#### Problem to solve:
Print the listing below from its opening line through the line holding "the camera, lay", both ends included.

#### Material provided:

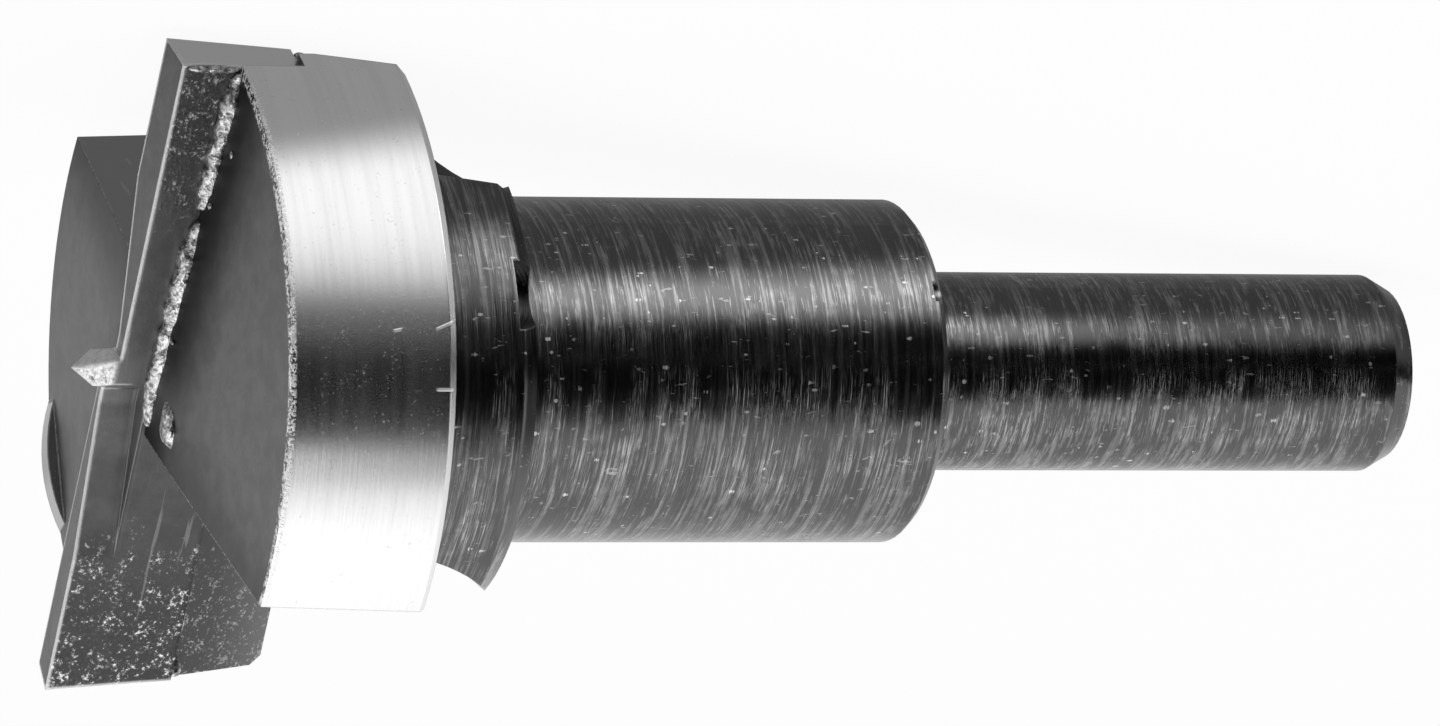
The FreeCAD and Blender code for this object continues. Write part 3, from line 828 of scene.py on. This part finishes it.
class BuildStudio(Operator):
    """Set the camera, lay the floor and the runner, and hang the flag and the lamps"""

    bl_idname = "boring_bit.build_studio"
    bl_label = "Build Studio"

    def execute(self, context):
        sizes = context.scene.boring_bit_studio
        camera = self.set_camera(context)
        toward = camera.location.copy()
        toward.z = 0.0
        toward.normalize()
        self.lay_floor(sizes)
        self.hang_flag(sizes, toward)
        self.lay_runner(sizes, toward)
        for name, spot, width, power in LAMPS:
            self.hang_lamp(context, name, Vector(spot), width, power)
        self.light_world(context)
        context.scene.view_settings.view_transform = "Standard"
        return {"FINISHED"}

    def set_camera(self, context):
        """The photograph's own viewpoint."""
        roll_cos, roll_sin = math.cos(CAMERA_ROLL_ABOUT_AXIS), math.sin(CAMERA_ROLL_ABOUT_AXIS)
        near = BLADE * roll_cos - LEADING * roll_sin
        up = BLADE * roll_sin + LEADING * roll_cos
        swing_cos, swing_sin = math.cos(CAMERA_SWING), math.sin(CAMERA_SWING)
        across = AXIS * swing_cos + near * swing_sin
        back = near * swing_cos - AXIS * swing_sin
        station = CAMERA_AIM_STATION - CAMERA_AIM_ALONG * swing_cos - CAMERA_DISTANCE * swing_sin
        forward = CAMERA_DISTANCE * swing_cos - CAMERA_AIM_ALONG * swing_sin
        eye = ORIGIN + (AXIS * station + near * forward - up * CAMERA_AIM_UP) * MM
        right = across * math.cos(CAMERA_LEAN) - up * math.sin(CAMERA_LEAN)
        top = across * math.sin(CAMERA_LEAN) + up * math.cos(CAMERA_LEAN)
        data = bpy.data.cameras.new("camera")
        data.sensor_fit = "HORIZONTAL"
        data.sensor_width = SENSOR_WIDTH
        data.lens = PIXELS_PER_MM * CAMERA_DISTANCE * SENSOR_WIDTH / IMAGE_WIDTH
        data.clip_start = 0.01
        camera = bpy.data.objects.new("camera", data)
        turned = Matrix((right, top, back)).transposed().to_4x4()
        camera.matrix_world = Matrix.Translation(eye) @ turned
        context.scene.collection.objects.link(camera)
        context.scene.camera = camera
        return camera

    def lay_floor(self, sizes):
        """A white floor that also looks white, with a little of its shading kept for the shadow."""
        floor = Surface(bpy.data.materials.new("white_floor"))
        paper = floor.node("ShaderNodeBsdfDiffuse", None, {"Color": grey(PAPER_TONE)})
        seen, mirrored = floor.ray("Camera"), floor.ray("Glossy")
        white = seen * FLOOR_SEEN_WHITE + mirrored * FLOOR_MIRRORED_WHITE
        glow = floor.glow(grey(1.0))
        lit = floor.node("ShaderNodeMixShader", None, {0: white, 1: paper, 2: glow})
        mesh = bmesh.new()
        bmesh.ops.create_grid(mesh, x_segments=1, y_segments=1, size=sizes.floor_size / 2)
        object_of("floor", mesh, floor.close(lit))

    def hang_flag(self, sizes, toward):
        """A card on the camera's side: black up to an edge that rises for the shank, then white."""
        flag = Surface(bpy.data.materials.new("black_flag"))
        x, y, z = flag.scene_position()
        station = x - y * MIRROR_DRIFT
        top = station.ramp(*FLAG_STATIONS) * FLAG_RISE + FLAG_TOP
        foot = z.ramp(*FOOT_HEIGHTS) * station.ramp(*FOOT_STATIONS)
        above = (z - top).ramp(-FLAG_FADE, FLAG_FADE)
        level = flag.coated(grey(CARD_BLACK), ((foot, grey(CARD_DARK)), (above, grey(1.0))))
        middle = toward * sizes.flag_distance + UP * (sizes.flag_height / 2 + FLAG_LIFT)
        sides = (UP.cross(toward) * sizes.flag_width, UP * sizes.flag_height)
        self.place_card("flag", middle, sides, flag.close(flag.glow(level)))

    def lay_runner(self, sizes, toward):
        """A shaded runner under the bit: dim beneath it, bright before it, black at the flag.

        It leans across the floor, because the rim mirrors it further out than the shank does.
        """
        runner = Surface(bpy.data.materials.new("shaded_runner"))
        x, y, _ = runner.scene_position()
        station = x - y * MIRROR_DRIFT
        from_rim = station - RIM_MIRRORED
        at_rim = station.ramp(*RIM_STATIONS)
        at_neck = station.ramp(*NECK_START) * station.ramp(*NECK_END)
        width, rim_width = DARK_WIDTH
        past_dim = (y + from_rim * (DIM_LEAN - from_rim * DIM_BEND)).ramp(*RUNNER_DIM)
        past_bright = (y + from_rim * DARK_LEAN - RUNNER_DARK) / (at_rim * rim_width + width)
        dusk = at_rim * y.ramp(*DUSK_DISTANCES)
        bright = runner.blend(at_neck, grey(CARD_BRIGHT), grey(CARD_BRIGHTEST))
        dark = runner.coated(grey(CARD_BLACK), ((at_rim, grey(CARD_DARK)), (dusk, grey(CARD_DUSK))))
        fades = ((past_dim, bright), (past_bright.ramp(0.0, 1.0), dark))
        level = runner.coated(grey(CARD_SHADE), fades)
        reach = sizes.flag_distance + RUNNER_BEHIND
        middle = toward * (reach / 2 - RUNNER_BEHIND) + UP * RUNNER_LIFT
        sides = (UP.cross(toward) * sizes.flag_width, toward * reach)
        self.place_card("runner", middle, sides, runner.close(runner.glow(level)))

    def place_card(self, name, middle, sides, material):
        """A flat card with two given sides, which only the metal's reflections see."""
        mesh = bmesh.new()
        bmesh.ops.create_grid(mesh, x_segments=1, y_segments=1, size=0.5)
        shape = Matrix((*sides, sides[0].cross(sides[1]))).transposed().to_4x4()
        matrix = Matrix.Translation(middle) @ shape
        bmesh.ops.transform(mesh, matrix=matrix, verts=mesh.verts)
        card = object_of(name, mesh, material)
        for kind in ("camera", "diffuse", "shadow", "transmission"):
            setattr(card, "visible_" + kind, False)

    def hang_lamp(self, context, name, spot, width, power):
        """A soft square lamp that looks at the bit."""
        data = bpy.data.lights.new(name, "AREA")
        data.shape = "SQUARE"
        data.size = width
        data.energy = power
        lamp = bpy.data.objects.new(name, data)
        lamp.location = spot
        lamp.rotation_euler = spot.to_track_quat("Z", "Y").to_euler()
        context.scene.collection.objects.link(lamp)

    def light_world(self, context):
        """White where it is seen or mirrored, and a plain grey light everywhere else."""
        sky = Surface(context.scene.world or bpy.data.worlds.new("studio"))
        context.scene.world = sky.owner
        white = (sky.ray("Camera") + sky.ray("Glossy") + sky.ray("Transmission")).limited()
        colour = sky.blend(white, grey(ROOM_LIGHT), grey(1.0))
        light = sky.node("ShaderNodeBackground", None, {"Color": colour, "Strength": 1.0})
        sky.close(light, "ShaderNodeOutputWorld")


class BitPanel(Panel):
    """Lists the settings and steps that dress the boring bit"""

    bl_idname = "VIEW3D_PT_boring_bit"
    bl_label = "Hinge Boring Bit"
    bl_space_type = "VIEW_3D"
    bl_region_type = "UI"
    bl_category = "Boring Bit"

    def draw(self, context):
        for group in SETTINGS:
            box = self.layout.box()
            settings = getattr(context.scene, group)
            for name in settings.__annotations__:
                box.prop(settings, name)
        for step in STEPS:
            self.layout.operator(step.bl_idname)


STEPS = (FinishBody, FinishCutter, AddBraze, BuildStudio)
SETTINGS = {
    "boring_bit_look": BitLook,
    "boring_bit_braze": BrazeSizes,
    "boring_bit_studio": StudioSizes,
}


def register():
    for group, kind in SETTINGS.items():
        bpy.utils.register_class(kind)
        setattr(bpy.types.Scene, group, PointerProperty(type=kind))
    for step in STEPS:
        bpy.utils.register_class(step)
    bpy.utils.register_class(BitPanel)


def unregister():
    bpy.utils.unregister_class(BitPanel)
    for step in reversed(STEPS):
        bpy.utils.unregister_class(step)
    for group, kind in SETTINGS.items():
        delattr(bpy.types.Scene, group)
        bpy.utils.unregister_class(kind)


def main():
    register()
    bpy.ops.boring_bit.finish_body()
    bpy.ops.boring_bit.finish_cutter()
    bpy.ops.boring_bit.add_braze()
    bpy.ops.boring_bit.build_studio()


if __name__ == "__main__":
    main()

#### Solution:
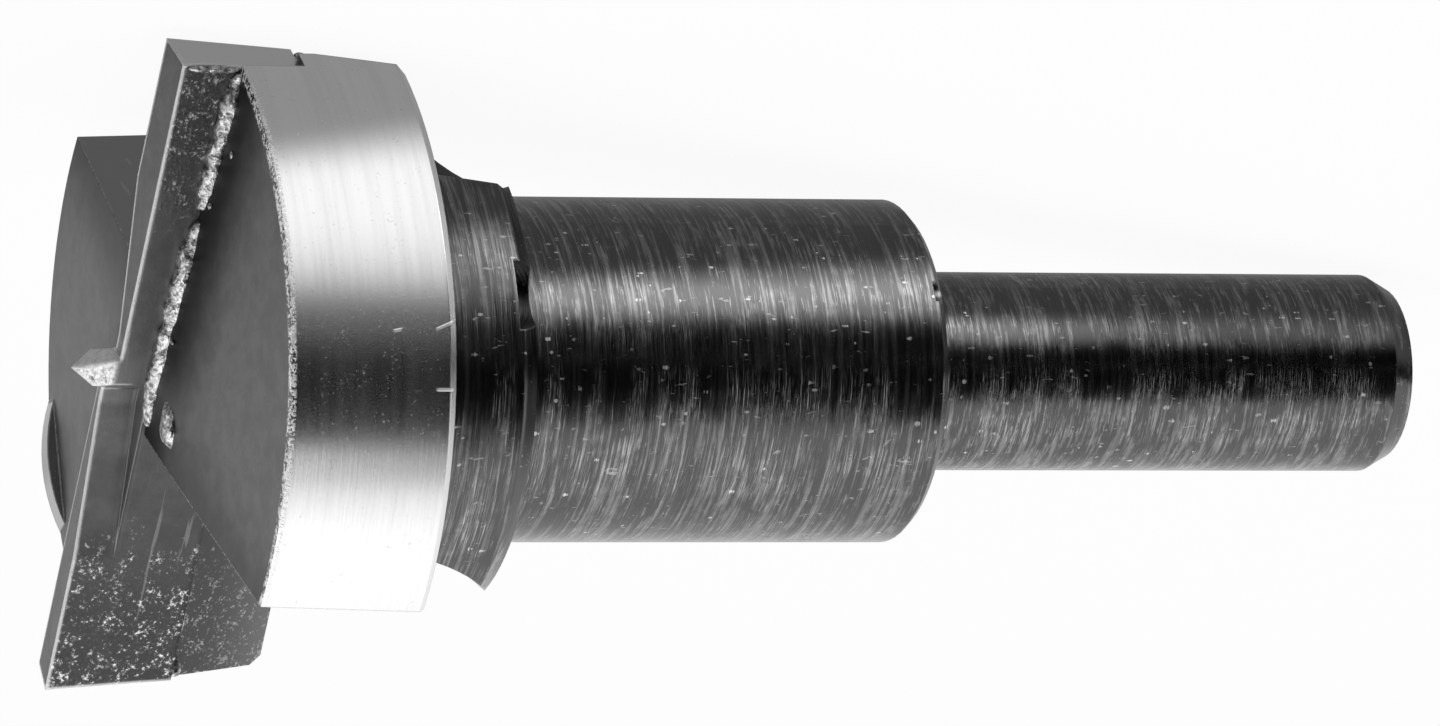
The FreeCAD and Blender code for this object continues. Write part 3, from line 828 of scene.py on. This part finishes it.
class BuildStudio(Operator):
    """Set the camera, lay the floor and the runner, and hang the flag and the lamps"""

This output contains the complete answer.